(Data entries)
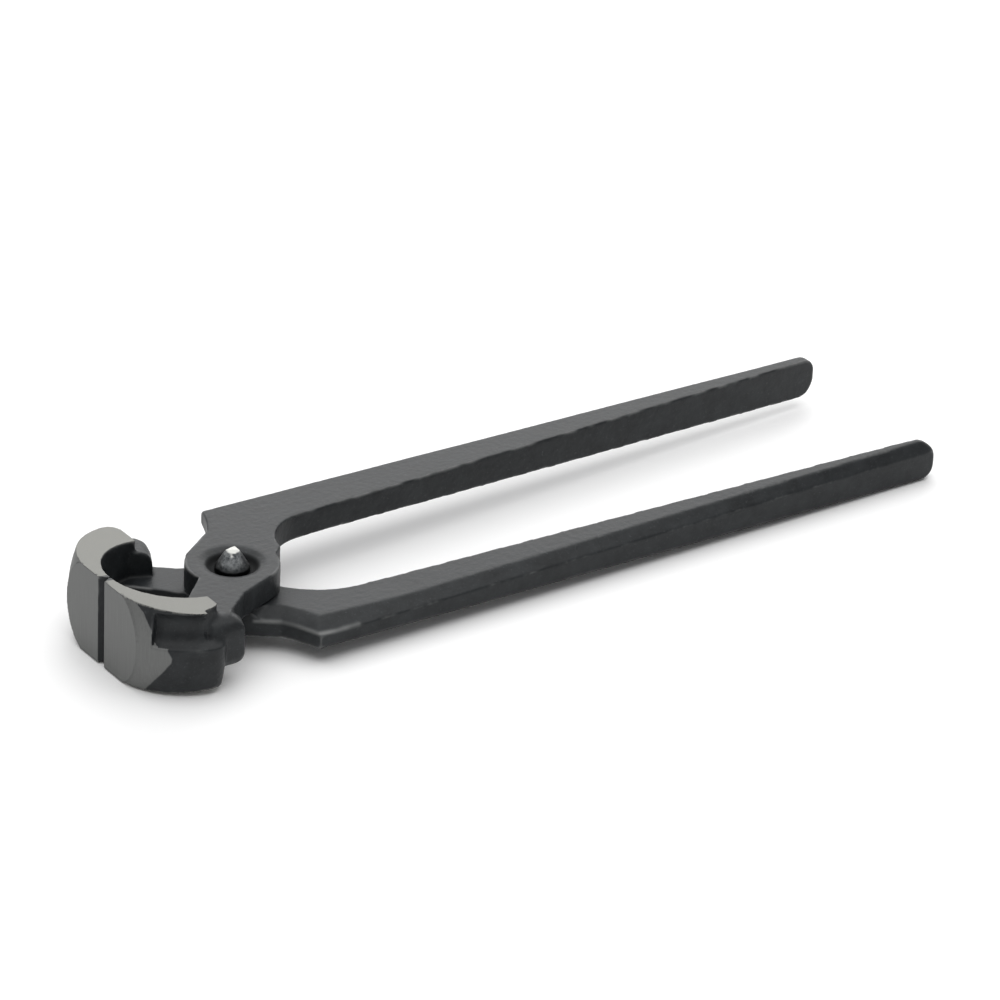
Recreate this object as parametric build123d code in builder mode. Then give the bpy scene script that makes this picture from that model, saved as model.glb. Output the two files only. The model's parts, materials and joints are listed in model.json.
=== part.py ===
from build123d import *
import os
from math import cos, radians, sin, sqrt

# End-cutting fencing pincers: two drop forgings, one turned over on the other, lapped at
# the boss and held by one rivet that is hammered into a dish on each side.
# Frame: X from the jaws to the handle ends, Y across the handles, Z along the rivet.
# The origin is under the middle of the tool, level with the lower corners of the jaws.
# All sizes are millimetres. Points in plan are measured from the rivet axis.

# Overall
overall_length = 250.0      # ground jaw faces to handle ends
jaw_reach = 38.8            # rivet axis to ground jaw faces
jaw_height = 24.6           # length of the cutting edges
half_thickness = 7.3        # middle of the lap to the flat of boss and handle
lap_clearance = 0.3         # between the two halves, across the lap
jaw_gap = 0.3               # between the closed cutting edges

# Jaws
face_flat = 7.0             # half width of the flat part of the ground faces, at their ends
jaw_radius = 20.5           # flank, at its upper and lower ends
flank_bulge = 2.2           # barrel of the flank at mid height
jaw_depth = 20.5            # ground faces to the rear ends of the crescents
crescent_drop = 2.2         # fall of each crescent from front to rear
edge_wall = 2.6             # ground face to the throat wall at the cutting edge
throat_radius = 17.6
groove_half = 1.5           # half mouth of the vee in front of the cutting edges
groove_depth = 2.2
jaw_corner = 3.6            # rear outer corner of the jaw
curl_front = -23.7           # the curl starts here along the crescent
curl_centre = (-25.6, -13.2)
curl_radius = 11.8          # rear end of the crescent on the boss side
hollow_base = 2.6           # middle of the lap to the ledge under the forged hollow
hollow_radius = 5.5
hollow_depth = 1.4          # below the rim of the crescent
hollow_rise = 4.1           # ledge to the middle of the hollow
hollow_start = 37.0         # degrees round the flank from the front
hollow_sweep = 60.0

# Arm from boss to jaw
lap_recess = 20.0           # swept by the other half
arm_half_height = 7.0
arm_back = 11.4             # rivet axis to the back of the shoulder, along X
arm_side = 27.4
arm_round = 4.0
arm_sunk = 4.0              # length of the shoulder that runs inside the jaw
shoulder_throat = (-14.6, -15.3)
shoulder_neck = (-12.4, -19.8)
shoulder_lean = 1.6         # outer corner of the shoulder, ahead of its back
arm_foot_x = 4.5            # outer side of the arm leaves the boss here
arm_foot_inset = 0.8        # and this far inside its rim
arm_waist = (-6.6, -16.3)
arm_heel = (-17.0, -25.0)
arm_toe = (-22.0, -24.0)
arm_throat_x = -26.0
arm_inner = ((-22.7, -13.5), (-18.6, -9.6), (-11.9, -3.0))

# Boss and rivet
boss_radius = 12.4
dish_depth = 2.4
dish_flare = 1.6            # floor of the dish to its rim, each side
dish_head_gap = 1.1         # rivet head to the foot of the dish wall
rivet_radius = 4.0
rivet_running_clearance = 0.06
rivet_end_clearance = 0.1
rivet_head_overhang = 0.7   # head past the shank, which holds the halves together
rivet_head_wall = 2.0       # upright edge of the head
rivet_crown_radius = 1.9    # hammered flat on top
rivet_head_height = 5.2

# Handles
grip_edge = 28.5            # tool axis to the outer edge of the handle flats
side_chamfer = 0.9          # flat to outer side
web_foot = (11.8, -2.0)     # handle side of the boss
gap_foot = (15.6, 1.5)      # where the gap between the handles begins
gap_curve = (19.6, 9.9)
gap_straight = 30.0         # rivet axis to where the handles become straight
gap_half = 14.5             # half the gap there
tip_inner = 25.6            # tool axis to the inner side at the handle ends
tip_drop = 4.3              # growth of the handle past the lap, at its end
taper_start = 38.0
ear_front = 8.5
ear_curve = (6.4, 23.5)
ear_root = (3.6, 18.4)
ear_neck = (-8.4, 9.6)
dressed_start = (10.8, -4.8)  # gap side of the lower half, ground back wider
dressed_curve = (16.8, -10.6)
dressed_run = 4.0
draft_shoulder = (5.4, 3.2)  # width and depth of the sloping outer side, at the ear
draft_tip = (2.0, 3.0)      # and at the handle end
tip_top_round = 4.0
tip_under_round = 5.5
draft_ahead = 4.0           # the sloping side starts this far ahead of the ear
cut_past = 1.0              # cuts run on this far past what they cut
corner_past = 0.2           # and corner cuts by this share of their own size

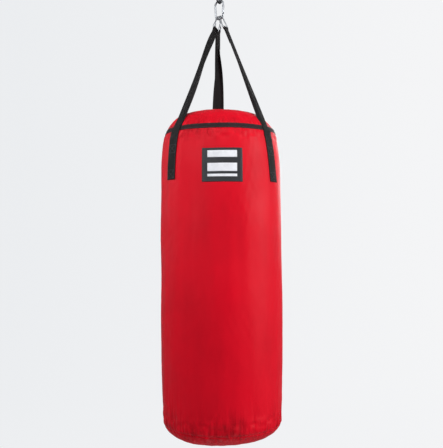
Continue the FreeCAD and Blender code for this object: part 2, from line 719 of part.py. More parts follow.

**EXERCISE OBJECTIVE:** Repeat the material in full, exactly as it stands.

**ANSWER TO THE TASK:**
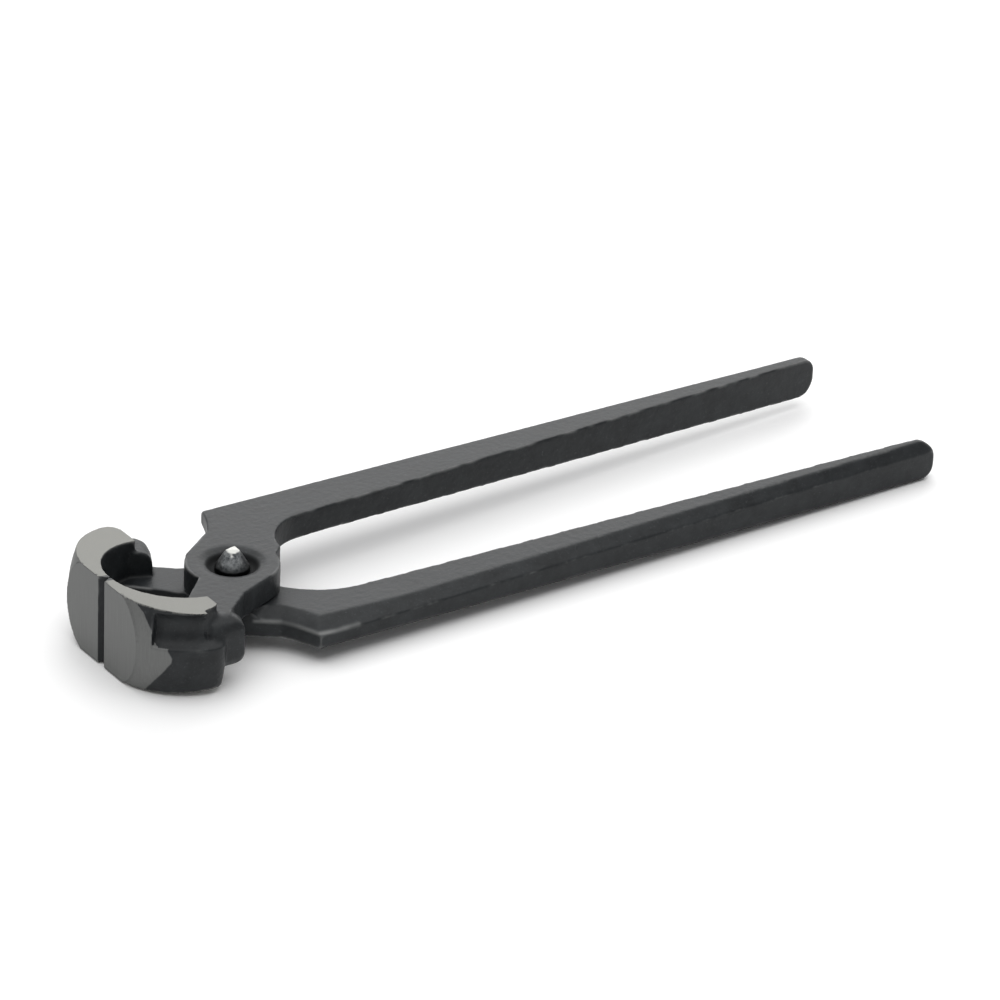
Recreate this object as parametric build123d code in builder mode. Then give the bpy scene script that makes this picture from that model, saved as model.glb. Output the two files only. The model's parts, materials and joints are listed in model.json.
=== part.py ===
from build123d import *
import os
from math import cos, radians, sin, sqrt

# End-cutting fencing pincers: two drop forgings, one turned over on the other, lapped at
# the boss and held by one rivet that is hammered into a dish on each side.
# Frame: X from the jaws to the handle ends, Y across the handles, Z along the rivet.
# The origin is under the middle of the tool, level with the lower corners of the jaws.
# All sizes are millimetres. Points in plan are measured from the rivet axis.

# Overall
overall_length = 250.0      # ground jaw faces to handle ends
jaw_reach = 38.8            # rivet axis to ground jaw faces
jaw_height = 24.6           # length of the cutting edges
half_thickness = 7.3        # middle of the lap to the flat of boss and handle
lap_clearance = 0.3         # between the two halves, across the lap
jaw_gap = 0.3               # between the closed cutting edges

# Jaws
face_flat = 7.0             # half width of the flat part of the ground faces, at their ends
jaw_radius = 20.5           # flank, at its upper and lower ends
flank_bulge = 2.2           # barrel of the flank at mid height
jaw_depth = 20.5            # ground faces to the rear ends of the crescents
crescent_drop = 2.2         # fall of each crescent from front to rear
edge_wall = 2.6             # ground face to the throat wall at the cutting edge
throat_radius = 17.6
groove_half = 1.5           # half mouth of the vee in front of the cutting edges
groove_depth = 2.2
jaw_corner = 3.6            # rear outer corner of the jaw
curl_front = -23.7           # the curl starts here along the crescent
curl_centre = (-25.6, -13.2)
curl_radius = 11.8          # rear end of the crescent on the boss side
hollow_base = 2.6           # middle of the lap to the ledge under the forged hollow
hollow_radius = 5.5
hollow_depth = 1.4          # below the rim of the crescent
hollow_rise = 4.1           # ledge to the middle of the hollow
hollow_start = 37.0         # degrees round the flank from the front
hollow_sweep = 60.0

# Arm from boss to jaw
lap_recess = 20.0           # swept by the other half
arm_half_height = 7.0
arm_back = 11.4             # rivet axis to the back of the shoulder, along X
arm_side = 27.4
arm_round = 4.0
arm_sunk = 4.0              # length of the shoulder that runs inside the jaw
shoulder_throat = (-14.6, -15.3)
shoulder_neck = (-12.4, -19.8)
shoulder_lean = 1.6         # outer corner of the shoulder, ahead of its back
arm_foot_x = 4.5            # outer side of the arm leaves the boss here
arm_foot_inset = 0.8        # and this far inside its rim
arm_waist = (-6.6, -16.3)
arm_heel = (-17.0, -25.0)
arm_toe = (-22.0, -24.0)
arm_throat_x = -26.0
arm_inner = ((-22.7, -13.5), (-18.6, -9.6), (-11.9, -3.0))

# Boss and rivet
boss_radius = 12.4
dish_depth = 2.4
dish_flare = 1.6            # floor of the dish to its rim, each side
dish_head_gap = 1.1         # rivet head to the foot of the dish wall
rivet_radius = 4.0
rivet_running_clearance = 0.06
rivet_end_clearance = 0.1
rivet_head_overhang = 0.7   # head past the shank, which holds the halves together
rivet_head_wall = 2.0       # upright edge of the head
rivet_crown_radius = 1.9    # hammered flat on top
rivet_head_height = 5.2

# Handles
grip_edge = 28.5            # tool axis to the outer edge of the handle flats
side_chamfer = 0.9          # flat to outer side
web_foot = (11.8, -2.0)     # handle side of the boss
gap_foot = (15.6, 1.5)      # where the gap between the handles begins
gap_curve = (19.6, 9.9)
gap_straight = 30.0         # rivet axis to where the handles become straight
gap_half = 14.5             # half the gap there
tip_inner = 25.6            # tool axis to the inner side at the handle ends
tip_drop = 4.3              # growth of the handle past the lap, at its end
taper_start = 38.0
ear_front = 8.5
ear_curve = (6.4, 23.5)
ear_root = (3.6, 18.4)
ear_neck = (-8.4, 9.6)
dressed_start = (10.8, -4.8)  # gap side of the lower half, ground back wider
dressed_curve = (16.8, -10.6)
dressed_run = 4.0
draft_shoulder = (5.4, 3.2)  # width and depth of the sloping outer side, at the ear
draft_tip = (2.0, 3.0)      # and at the handle end
tip_top_round = 4.0
tip_under_round = 5.5
draft_ahead = 4.0           # the sloping side starts this far ahead of the ear
cut_past = 1.0              # cuts run on this far past what they cut
corner_past = 0.2           # and corner cuts by this share of their own size

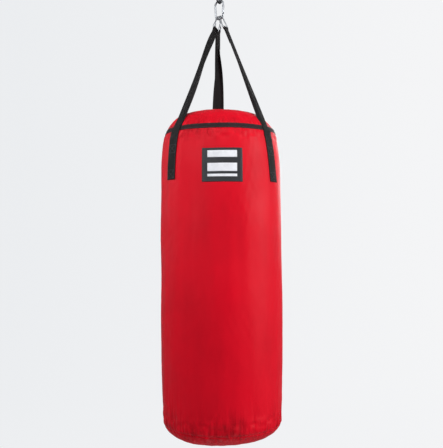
Continue the FreeCAD and Blender code for this object: part 2, from line 719 of part.py. More parts follow.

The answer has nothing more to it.